No tempo das cavernas
O que muitos não querem compreender nem aceitar é que boa parte dos estrangeiros que estão chegando ao Brasil, na maioria venezuelanos, vai se estabelecer definitivamente em Roraima, quer as pessoas locais queiram ou não. Mas obviamente existe o estranhamento com o outro, principalmente o estrangeiro, o que é natural do ser humano desde os tempos das cavernas, quando os pré-históricos se matavam pela ocupação do território e pela sobrevivência na disputa por comida.
Porém, não somos mais aqueles dos tempos da pedra lascada, embora existam os que queiram agir desta forma.
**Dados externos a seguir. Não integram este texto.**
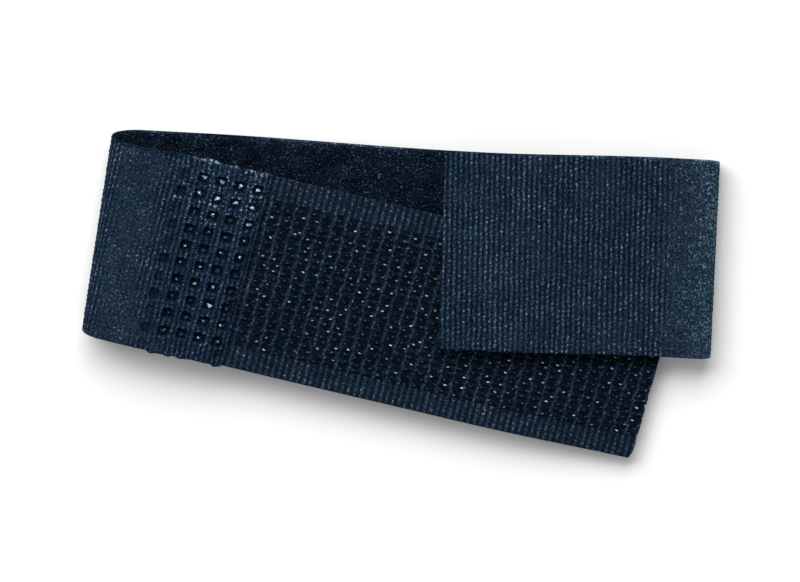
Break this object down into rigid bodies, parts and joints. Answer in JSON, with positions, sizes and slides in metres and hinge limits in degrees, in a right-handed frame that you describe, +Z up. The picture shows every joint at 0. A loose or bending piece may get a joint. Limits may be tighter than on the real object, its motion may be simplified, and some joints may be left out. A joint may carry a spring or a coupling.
{
  "type": "hook-and-loop tourniquet band",
  "caption": "Flat woven strap closed into a loop by its own hook and loop faces, with a welded joint between its two tapes and a peelable tail.",
  "frame": {"origin": "centre of the bounding box at its underside, on the surface that the band lies on", "axes": "+X along the band from the left fold to the right fold, +Y across the band, +Z up from the surface it lies on"},
  "size_m": [0.078, 0.0422, 0.0056],
  "materials": {
    "weave": "ribbed woven nylon, dark navy, dull",
    "hook_tape": "ribbed woven nylon with bare selvedges, dark navy",
    "loop_pile": "napped filament loops, near-black navy",
    "hooks": "stiff monofilament hooks with a sharp glint",
    "weld": "melted and re-set nylon, glossy"
  },
  "bodies": {
    "back_left": {"back_weave_left": "weave", "back_pile_left": "loop_pile", "left_fold_weave": "weave", "left_fold_pile": "loop_pile"},
    "back_right": {"back_weave_right": "weave", "back_pile_right": "loop_pile"},
    "front_left": {"lead_weave": "weave", "lead_pile": "loop_pile", "weld_nuggets": "weld", "hook_tape_weave_left": "hook_tape", "hook_rows_left": "hooks"},
    "front_right": {"hook_tape_weave_right": "hook_tape", "hook_rows_right": "hooks"},
    "right_turn": {"right_fold_weave": "weave", "right_fold_pile": "loop_pile"},
    "tail": {"tail_weave": "weave", "tail_pile": "loop_pile"}
  },
  "joints": [
    {"name": "band_open", "type": "hinge", "parent": "back_left", "child": "back_right", "pos_m": [0.00432, 0, 0.00275], "axis": [0, -1, 0], "range_deg": [0, 90]},
    {"name": "left_fold_turn", "type": "hinge", "parent": "back_left", "child": "front_left", "pos_m": [-0.03578, 0, 0.00305], "axis": [0, -1, 0], "range_deg": [0, 90], "deforming": ["left_fold_weave", "left_fold_pile"]},
    {"name": "front_bend", "type": "hinge", "parent": "front_left", "child": "front_right", "pos_m": [-0.00218, 0, 0.0031], "axis": [0, 1, 0], "range_deg": [0, 90]},
    {"name": "right_fold_turn", "type": "hinge", "parent": "back_right", "child": "right_turn", "pos_m": [0.03792, 0, 0.0028], "axis": [0, 1, 0], "range_deg": [0, 90], "deforming": ["right_fold_weave", "right_fold_pile"]},
    {"name": "tail_peel", "type": "hinge", "parent": "right_turn", "child": "tail", "pos_m": [0.03792, 0, 0.0021], "axis": [0, 1, 0], "range_deg": [0, 90]}
  ],
  "couplings": [
    {"joint": "left_fold_turn", "follows": "band_open", "ratio": 1},
    {"joint": "front_bend", "follows": "band_open", "ratio": 1},
    {"joint": "right_fold_turn", "follows": "band_open", "ratio": 1}
  ]
}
Evoluímos e alcançamos uma condição humana com todas as ferramentas disponíveis para racionar, se agrupar e cada pessoa pode desenvolver talentos não só para se satisfazer ou tirar proveitos deles, mas também para ajudar os menos favorecidos, os quais, nos tempos das cavernas, seriam eliminados pela própria força da natureza ou na disputa com os mais fortes que também lutavam para sobreviver.
Alcançamos um nível tal que nem sabemos mais o que é felicidade diante da busca pela sobrevivência. Nosso instinto continua dizendo que precisamos ser inimigos para sobreviver diante da luta ingrata não só mais apenas pela subsistência, mas também por tudo, inclusive pelo supérfluo, vaidade ou algo que achemos que ofenda nossa vaidade. E muitos perdem a capacidade de ver no outro a oportunidade de nos sentirmos humanos além do que nossos instintos pré-históricos insistiam em ordenar uma sobrevivência do mais forte.
E, assim, muitos perdem essa capacidade humana evoluída de ajudar os outros por um mundo melhor ou mesmo para nos sentirmos humanos melhores, para nossa própria felicidade e sobrevivência, da mesma forma que encontramos a solução para sairmos da pré-história na luta por espaço e comida. Quem não consegue enxergar no outro mais fraco a oportunidade de ajudar o mundo e a si mesmo perdeu a capacidade evolutiva humana. E aí o mundo passa a correr perigo.
É neste cenário que passamos a viver em Roraima, com a chegada de venezuelanos que fogem da fome no país deles. Muitos brasileiros não conseguem se colocar no lugar deles, como se estivéssemos em nossa caverna, prontos para defendermos um território que achamos ser só nosso, de uso exclusivo e que não pode ser violado de nenhuma forma. Até o prato de comida nem é mais apenas uma sobrevivência, mas um status, uma exclusividade para quem pode, inclusive isso é bem representado numa bandeja colorida dos shoppings, como se fosse um deleite só dos privilegiados. Os fracos, ou seja, os inimigos, é que se explodam!
Assim temos que refletir diariamente sobre a condição humana, para não regredirmos não apenas intelectualmente, mas também na nossa própria essência humana de quem busca uma sociedade melhor, em que os mais fracos possam ser compreendidos e ajudados, e não aviltados mais do que já estão submetidos. Mas os homens e mulheres das cavernas não conseguem enxergar assim. Eles querem luta, eles querem morte ou que seus “inimigos” fujam em disparada do território que eles dizem ser apenas deles. Esse é o DNA da xenofobia, do preconceito e do racismo. Coisas do tempo das cavernas.